2010 profits BZ$3.4m, total assets BZ$476.9m, total equity BZ$286.8m

2009 profits BZ$8.9m, total assets BZ$472.3m, total equity BZ$280.8m

2008 profits – BZ$10.8m, total assets BZ$435.3m, total equity BZ$263m

2007 profits BZ$29.9m, total assets BZ$429.7m, total equity BZ$278.1m

This is an average profit per year of BZ$9.03m or US$4.52m over the past 8 years.

On September 1, 2015, Fortis was willing to accept that its share be reduced from 70.2% down to 33%, for US$35 million in cash, plus 33% of annual net profit perpetually.

On June 25, 2011, The Telegram (of Newfoundland, Canada) reported that Fortis Inc. was seeking compensation based on a book value for B.E.L. of US$125m; which was just a shade lower than the US$143.4m total equity reported in the 2010 annual report. Its claim for 70.2% of the company would thus be US$90m.

If the average profit over the past 8 years is used, Fortis’ 33% would earn US$1.5m per year or US$15m over the next 10 years.

If the average profit over the past 4 years of US$20.4m per year is used, Fortis’ 33% would earn US$6.73m per year or US$67.3m over the next 10 years.

Given the outlook for the price of crude oil, the latter is the more likely outcome going forward, and Fortis would stand to gain US$12.3m over and above its US$90m, not adjusting for time value of money.

The annual reports show that total assets of B.E.L. increased from the 2010 figure of BZ$476.9m, to the 2014 figure of BZ$514.5m, an increase of BZ$37.6m.

These same reports show that total equity increased from BZ$286.8m in 2010, to BZ$353.9m in 2014, an increase of BZ$67.1m. This is not so easy to believe.

At the end of 2014 then, 33% of the total equity in B.E.L. would have been valued at BZ$116.8m or US$58.4m. So, Fortis’ compensation from shares would only leave them with US$31.6m to reach their US$90m claim.

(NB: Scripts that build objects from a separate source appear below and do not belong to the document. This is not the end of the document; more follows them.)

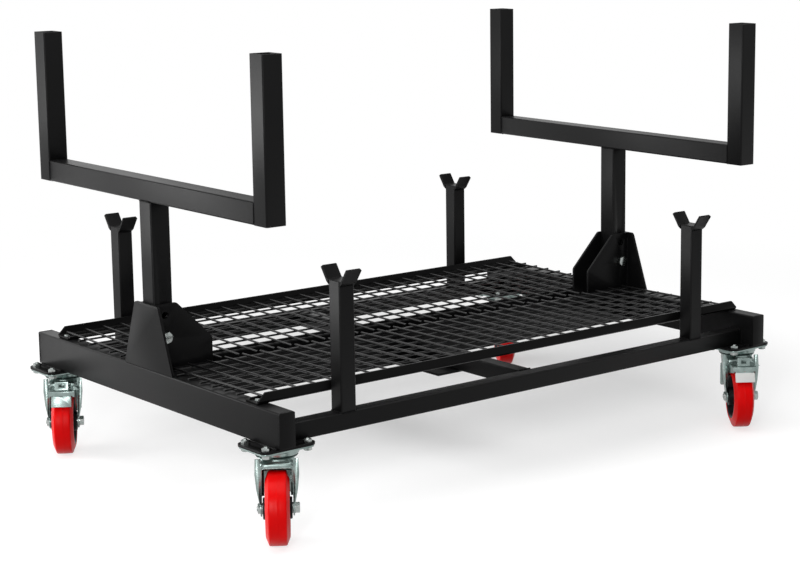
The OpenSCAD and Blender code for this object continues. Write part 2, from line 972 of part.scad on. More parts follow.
beam(-1);  // left_beam
beam(1);  // right_beam
beam_caps();
side_rail(-1);  // near_rail
side_rail(1);  // far_rail
centre_rail(-1);  // near_centre_rail
centre_rail(1);  // far_centre_rail
cross_member(-1);  // near_cross_member
cross_member(1);  // far_cross_member
centre_spacer();
centre_plate();
face_plate(-1);  // left_face_plate
face_plate(1);  // right_face_plate
gussets(-1);  // left_gussets
gussets(1);  // right_gussets
cradle_post(-1, -1);  // left_near_post
cradle_post(-1, 1);  // left_far_post
cradle_post(1, -1);  // right_near_post
cradle_post(1, 1);  // right_far_post
cradles(-1);  // near_cradles
cradles(1);  // far_cradles
near_mesh();
far_mesh();
lip(-1);  // near_lip
lip(1);  // far_lip
lip_screws();
mount_plates();
caster_top_plates();
caster_bolts();
pivot_bolt(-1);  // left_pivot_bolt
pivot_bolt(1);  // right_pivot_bolt
stand_post(-1);  // left_stand_post
crossbar(-1);  // left_crossbar
upright(-1, -1);  // left_near_upright
upright(-1, 1);  // left_far_upright
stand_post(1);  // right_stand_post
crossbar(1);  // right_crossbar
upright(1, -1);  // right_near_upright
upright(1, 1);  // right_far_upright
fork(-1, -1, false);  // left_near_fork
tyre(-1, -1);  // left_near_tyre
rim(-1, -1);  // left_near_rim
axle(-1, -1);  // left_near_axle
fork(-1, 1, true);  // left_far_fork
tyre(-1, 1);  // left_far_tyre
rim(-1, 1);  // left_far_rim
axle(-1, 1);  // left_far_axle
fork(1, -1, true);  // right_near_fork
tyre(1, -1);  // right_near_tyre
rim(1, -1);  // right_near_rim
axle(1, -1);  // right_near_axle
fork(1, 1, false);  // right_far_fork
tyre(1, 1);  // right_far_tyre
rim(1, 1);  // right_far_rim
axle(1, 1);  // right_far_axle
brake_pins(-1, 1);  // left_far_brake_pins
brake_pedal(-1, 1);  // left_far_brake_pedal
brake_pins(1, -1);  // right_near_brake_pins
brake_pedal(1, -1);  // right_near_brake_pedal
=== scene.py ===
import json
import math
import random
import bmesh
import bpy
from mathutils import Matrix, Vector


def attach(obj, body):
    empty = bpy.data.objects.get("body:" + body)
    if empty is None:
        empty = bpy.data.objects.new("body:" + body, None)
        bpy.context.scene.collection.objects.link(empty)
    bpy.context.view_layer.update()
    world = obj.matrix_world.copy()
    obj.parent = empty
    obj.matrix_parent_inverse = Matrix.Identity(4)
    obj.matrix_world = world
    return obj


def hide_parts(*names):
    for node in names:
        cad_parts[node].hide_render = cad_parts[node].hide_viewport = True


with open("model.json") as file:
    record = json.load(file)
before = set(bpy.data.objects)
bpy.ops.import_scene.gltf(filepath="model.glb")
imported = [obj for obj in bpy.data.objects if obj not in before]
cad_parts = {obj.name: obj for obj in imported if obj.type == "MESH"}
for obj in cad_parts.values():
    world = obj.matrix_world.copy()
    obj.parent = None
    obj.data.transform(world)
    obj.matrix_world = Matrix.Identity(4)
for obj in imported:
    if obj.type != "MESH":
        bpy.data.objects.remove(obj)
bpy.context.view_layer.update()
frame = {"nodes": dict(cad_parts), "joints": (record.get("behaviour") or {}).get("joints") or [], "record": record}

nodes = frame["nodes"]
scene = bpy.context.scene
mm = 0.001
print("frame loaded:", len(nodes), "nodes")

# camera, solved from the straight edges of the frame in the photograph
cameraSetup = {
    "place": (-2.9600, -3.8537, 1.3435),
    "heading": 0.85548,      # radians from +X towards +Y
    "dip": 0.17678,          # radians below the horizon
    "roll": 0.00325,
    "focalPixels": 1953.65,
    "centrePixels": (522.73, 249.97),
    "imageSize": (800, 580),
}


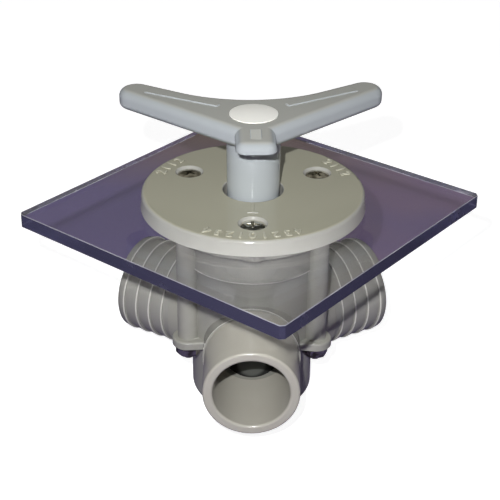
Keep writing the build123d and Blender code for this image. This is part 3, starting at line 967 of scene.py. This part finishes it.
# ---------------------------------------------------------------- the set
@dataclass
class Floor:
    """Plain floor: white to the camera, a cloth's tones in gloss and through the sheet."""

    side: float = 6.0
    drop: float = 0.1 * MILLIMETRE
    tone: Colour = (0.25, 0.205, 0.45)
    mauve: Colour = (0.37, 0.26, 0.45)
    # Browner tone towards the back: painted light and shade of the room on the backdrop.
    far_painted_light: Colour = (0.40, 0.285, 0.265)
    gloss_tone: Colour = (0.10, 0.085, 0.17)
    bounce_tone: Colour = (0.15, 0.115, 0.25)
    even_share: float = 0.6
    even_level: float = 0.39
    cloud_size: float = 0.09
    cloud_slope: float = 2.0
    cloud_stops: Stops = ((0.4, 0.0), (0.65, 1.0))
    far_slope: float = 2.0
    far_stops: Stops = ((0.38, 0.0), (0.54, 1.0))
    white_share: float = 0.9
    shaded_tone: Colour = (0.5, 0.5, 0.5)

    def build(self) -> bpy.types.Object:
        """Lays the floor just under the object.

        Returns:
            The floor, which belongs to the stage.
        """
        shape = bmesh.new()
        bmesh.ops.create_grid(shape, x_segments=1, y_segments=1, size=self.side / 2)
        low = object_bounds()[0].z - self.drop
        bmesh.ops.translate(shape, vec=(0, 0, low), verts=shape.verts)
        mesh = finished_mesh("floor", shape)
        mesh.materials.append(self._material())
        floor = new_object("floor", mesh)
        floor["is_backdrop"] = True
        return floor

    def _material(self) -> bpy.types.Material:
        """Makes the floor's material, which differs by the kind of ray.

        Returns:
            The material.
        """
        book = FinishBook("floor_white")
        through = book.ray("Transmission")
        tone = self._cloth_tone(book, through)
        diffuse = book.shader("ShaderNodeBsdfDiffuse", Color=tone)
        even = book.shader("ShaderNodeEmission", Color=tone, Strength=self.even_level)
        cloth = book.mixed(through * self.even_share, diffuse, even)
        white = book.shader("ShaderNodeEmission", Color=WHITE, Strength=self.white_share)
        shaded = book.shader("ShaderNodeBsdfDiffuse", Color=self.shaded_tone)
        seen = book.node("ShaderNodeAddShader", 0, None, {0: shaded, 1: white})
        return book.finish(book.mixed(book.ray("Camera"), cloth, seen))

    def _cloth_tone(self, book: FinishBook, through: Signal) -> Signal:
        """The cloth's colour.

        Args:
            book: The floor's material.
            through: 1 on rays that came through the sheet.

        Returns:
            The colour, darker in gloss and in the light that it throws back.
        """
        far = book.ramp(book.along("Y") * self.far_slope, self.far_stops)
        uneven = book.noise(self.cloud_size, Detail.SOFT) + book.along("X") * self.cloud_slope
        near = book.blend(book.ramp(uneven, self.cloud_stops), self.tone, self.mauve)
        # The back is painted browner, as the room's light and shade.
        tone = book.blend(far, near, self.far_painted_light)
        tone = book.blend(book.ray("Glossy") * (1.0 - through), tone, self.gloss_tone)
        return book.blend(book.ray("Diffuse"), tone, self.bounce_tone)


@dataclass
class Surroundings:
    """World: white to the camera, dim in front and lighter behind, a soft ceiling in gloss."""

    dim: Colour = (0.98, 0.98, 1.0)
    dim_level: float = 0.032
    rear_level: float = 1.9
    behind_stops: Stops = ((0.0, 0.0), (0.4, 1.0))
    low_stops: Stops = ((0.2, 1.0), (0.45, 0.0))
    ceiling: Colour = (1.0, 0.95, 0.82)
    ceiling_stops: Stops = ((0.0, 0.04), (0.45, 0.2), (0.8, 0.3))

    def build(self) -> None:
        """Makes the world."""
        world = bpy.data.worlds.new("surroundings")
        bpy.context.scene.world = world
        book = FinishBook(world.name, world)
        height = book.along("Z", "Generated")
        ceiling_level = book.ramp(height, self.ceiling_stops)
        behind = book.ramp(book.along("Y", "Generated"), self.behind_stops)
        low = book.ramp(height, self.low_stops)
        level = behind * low * self.rear_level + self.dim_level
        white = book.shader("ShaderNodeBackground", Color=WHITE)
        bright = book.shader("ShaderNodeBackground", Color=self.ceiling, Strength=ceiling_level)
        faint = book.shader("ShaderNodeBackground", Color=self.dim, Strength=level)
        around = book.mixed(book.ray("Glossy"), faint, bright)
        book.finish(book.mixed(book.ray("Camera"), around, white), world=True)


@dataclass
class Studio:
    """Camera in front and above, a small key beside it, and a broad weak fill."""

    camera_place: Triple = (0.0, -0.46698, 0.32483)
    camera_right: Triple = (0.99996, 0.00614, 0.00687)
    camera_down: Triple = (0.00897, -0.48163, -0.87633)
    camera_forward: Triple = (-0.00207, 0.87635, -0.48167)
    focal_length: float = 90.06
    sensor_width: float = 36.0
    nearest: float = 0.01
    farthest: float = 50.0
    target: Triple = (0.0, 0.0, 0.07)
    key_above_camera: float = 0.038
    key_left_of_camera: float = 0.027
    key_size: float = 0.007
    key_level: float = 1.22
    fill_place: Triple = (-0.5, -0.2, 1.1)
    fill_size: float = 0.9
    fill_power: float = 0.15

    def build(self) -> None:
        """Sets up the lamps and the camera."""
        self._lamps()
        self._camera()
        bpy.context.scene.view_settings.view_transform = "Standard"

    def _lamps(self) -> None:
        """The key, whose level on a white face that looks at it is set, and the fill."""
        place = Vector(self.camera_place) - Vector(self.camera_down) * self.key_above_camera
        place -= Vector(self.camera_right) * self.key_left_of_camera
        distance = (place - Vector(self.target)).length
        self._lamp("key", place, self.key_size, pi * pi * distance * distance * self.key_level)
        self._lamp("fill", Vector(self.fill_place), self.fill_size, self.fill_power)

    def _lamp(self, name: str, place: Vector, size: float, power: float) -> None:
        """A round area lamp that faces the target.

        Args:
            name: Name of the lamp.
            place: Where it stands.
            size: Its diameter, in metres.
            power: Its power in watts.
        """
        data = bpy.data.lights.new(name, "AREA")
        data.shape = "DISK"
        data.size = size
        data.energy = power
        lamp = new_object(name, data)
        lamp.location = place
        lamp.rotation_mode = "QUATERNION"
        lamp.rotation_quaternion = (Vector(self.target) - place).to_track_quat("-Z", "Y")

    def _camera(self) -> None:
        """The camera, squared up from its rounded directions."""
        data = bpy.data.cameras.new("camera")
        data.sensor_width = self.sensor_width
        data.lens = self.focal_length
        data.clip_start, data.clip_end = self.nearest, self.farthest
        camera = new_object("camera", data)
        back = -Vector(self.camera_forward).normalized()
        right = Vector(self.camera_right).normalized()
        up = back.cross(right).normalized()
        right = up.cross(back)
        turn = Matrix((right, up, back)).transposed().to_4x4()
        camera.matrix_world = Matrix.Translation(Vector(self.camera_place)) @ turn
        bpy.context.scene.camera = camera


def main() -> None:
    """Builds the classes in order."""
    logging.basicConfig(level=logging.INFO, format="%(name)s: %(message)s")
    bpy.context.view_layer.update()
    finishes = Finishes()
    finishes.dress_nodes()
    ClearSheet(finishes).build()
    HoseTail(finishes, "left_hose_tail", Port.LEFT).build()
    HoseTail(finishes, "right_hose_tail", Port.RIGHT).build()
    HighlightLips(finishes).build()
    FaceplateMarks(finishes).build()
    Floor().build()
    Surroundings().build()
    Studio().build()


if __name__ == "__main__":
    main()
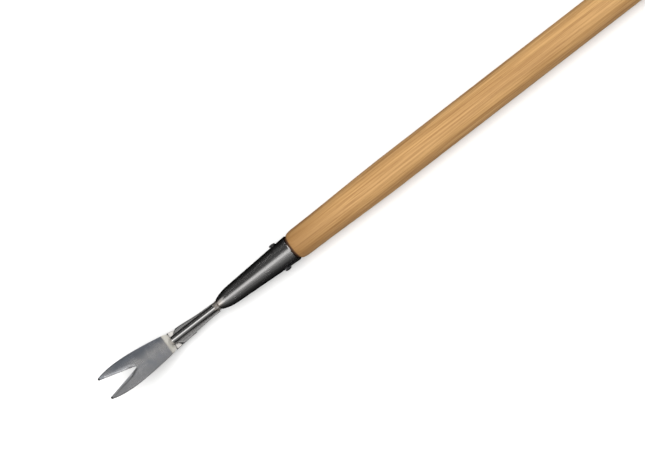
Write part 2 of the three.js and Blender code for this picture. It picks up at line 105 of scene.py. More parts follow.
class WeederSizes(bpy.types.PropertyGroup):
    """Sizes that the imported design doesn't give by its boxes."""
    clearance: length("Clearance", 0.3, "Gap between two pieces that meet")
    # handle
    shoulder_length: length("Shoulder", 10, "Length of the rounded shoulder above the socket")
    shoulder_overhang: length("Overhang", 1.15, "How far the wood stands out past the socket's rim")
    shoulder_setback: length("Setback", 1.1, "How far the wood's face starts inside the rim")
    shoulder_groove: length("Groove", 1.2, "Width of the shadow line between rim and wood")
    taper_length: length("Taper", 112, "From the shoulder to the handle's full thickness")
    butt_flat: length("Butt flat", 16, "Diameter of the flat at the handle's end")
    butt_rounding: length("Butt rounding", 12, "Length of the rounded end")
    # socket
    nose_length: length("Nose", 17, "Rounded end of the socket, as far as the cone")
    nose_solid: length("Solid nose", 12.5, "Length of the nose that is closed round the rod")
    nose_wall: length("Nose wall", 1.75, "Wall round the rod at the very end")
    cone_start: length("Cone start", 18.4, "Diameter where the cone starts")
    socket_wall: length("Wall", 1.5, "Thickness of the socket's wall")
    rim_slope: angle("Rim slope", 31, "Slope of the chamfer round the socket's mouth")
    lip_rounding: length("Lip", 0.95, "Rounding of the socket's rim")
    # rod and rivet
    rod_rounding: length("Rod rounding", 1.3, "Rounding of the rod's ends")
    rivet_shank: length("Rivet shank", 4, "Diameter of the rivet between its heads")
    rivet_head: length("Rivet head", 1.7, "Height of a rivet head")
    # sheet metal
    blade_sheet: length("Blade sheet", 2.5, "Thickness of the blade")
    blade_pitch: angle("Blade pitch", 17, "Rise of the blade towards its points")
    blade_length: length("Blade length", 71.1, "Along the sheet, from the heel bend to the points")
    blade_widest: length("Widest at", 48, "Distance of the widest place from the heel bend")
    bend_width: length("Width at the bend", 19.4, "Width of the blade at its heel bend")
    notch_depth: length("Notch", 36, "Depth of the V notch")
    notch_rounding: length("Notch rounding", 1.1, "Radius at the bottom of the notch")
    tine_spacing: length("Tine spacing", 21.2, "Between the two points")
    point_width: length("Point width", 1.8, "Width left at each point")
    bevel_width: length("Bevel", 2.3, "Width ground along the notch")
    bevel_edge: length("Bevel edge", 1.4, "Thickness left at the ground edge")
    outer_grind: length("Outer grind", 0.9, "Width of the soft grind on the outside of the tines")
    heel_length: length("Heel", 5.4, "Length of the band below the heel bend")
    heel_slope: angle("Heel slope", 33, "Fall of the heel band towards the handle")
    heel_width: length("Heel width", 15.8, "Width of the band at its end")
    heel_setback: length("Heel setback", 1.3, "From the rod's end back to the heel's edge")
    plate_sheet: length("Plate sheet", 2.5, "Thickness of the fulcrum plate")
    plate_top_width: length("Plate top width", 18, "Width of the fulcrum plate against the heel")
    plate_foot_width: length("Plate foot width", 12, "Width of the fulcrum plate at its foot")
    foot_length: length("Foot", 6, "Length of the flat that the tool rocks on")
    bend_radius: length("Bend radius", 2.6, "Radius of the bends, in the middle of the sheet")
    neck_sheet: length("Neck plate sheet", 2.0, "Thickness of the neck plate")
    neck_start: length("Neck plate start", 1.8, "From the rod's end to the plate's cut-off point")
    neck_point: length("Neck plate point", 6, "Width of the cut-off point")
    neck_shoulder: length("Neck plate shoulder", 7.5, "From the rod's end to the full width")
    neck_width: length("Neck plate width", 15.8, "Full width of the neck plate")
    neck_nose: length("Neck plate nose", 10.4, "Width of the neck plate at the socket")
    neck_draw: length("Neck plate draw", 5.5, "Half width that the sides are drawn towards")
    edge_rounding: length("Edge rounding", 0.28, "Rounding of the sheet's edges")
    bead: length("Bead", 2.2, "Size of a weld bead")
    round_segments: IntProperty(name="Segments", description="Facets round a turned piece",
                                default=128, min=16)
    seed: IntProperty(name="Seed", description="Seed of the weld ripples", default=7)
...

B.E.L. has changed internal auditors several times over the 2010-2014 period, an observation which is noteworthy.

The new Board will have 3 directors representing Fortis, and 9 directors representing G.O.B. and B.S.S.B. Nothing was said about how many each would represent G.O.B. and B.S.S.B., nor the weight that each vote would carry.

Since Fortis’ subsidiary company BECOL supplies 50% of B.E.L. electricity supply, it would be important to know if any changes in the price BECOL charges for its electricity can be expected.

It would also be important to know if any tax concessions were made by G.O.B. on Fortis’ new B.E.L. share ownership, or on its interests in BECOL.

Also of importance would be any agreement made on covering litigation costs since the 2011 expropriation.

The agreement has a clause where Fortis can sell its 33% shares over the next 4 years, and that G.O.B. would have two years in which to make payment for those shares if it were to be the buyer. This is like a deferred sale, perhaps with an already arranged “market price” that meets some portion of the compensation agreement.

These last five items would be important to really understand the full value of this agreement to the stakeholders. However, it appears that this deal has more on the upside for Fortis, than on the downside.

The Government of Belize needed to reach a settlement.

Its forced expropriation of the utility companies was a wrong-headed, politically-driven decision, and has caused Belize much loss by making the country relatively unattractive to vital foreign investments. It was also hurting the macro-economic outlook of the country, in terms of debt-to-GDP ratio, making it appear to be too high, thus increasing the risk of domestic and foreign investments, as well as supplier credit.

The Government needs to proceed quickly with settlement for the Belize Telecommunications Limited (B.T.L.) expropriation.

The G.O.B. can be credited for recognizing the error of its poorly-thought-out, egotistic, corruption-enhancing ways and seeking to make corrections. Better late than never.

All of this will not mean anything if a comprehensive overhaul of the fiscal and judicial systems are not carried out to make Belize much more competitive and productive, by implementing the Mixed Economy philosophy, with a private-sector-lead economy and low-broad-based tax system (with very low or no taxes on fuel and production inputs) conducive to a production-consumption economy rather than the current import-consumption economy.

This article was written by Richard Harrison, Belizean investor in production and services businesses in Belize. He holds a Masters in Business Administration degree from Lancaster University.

The views expressed in this article are those of the writer and not necessarily those of the Belize Media Group.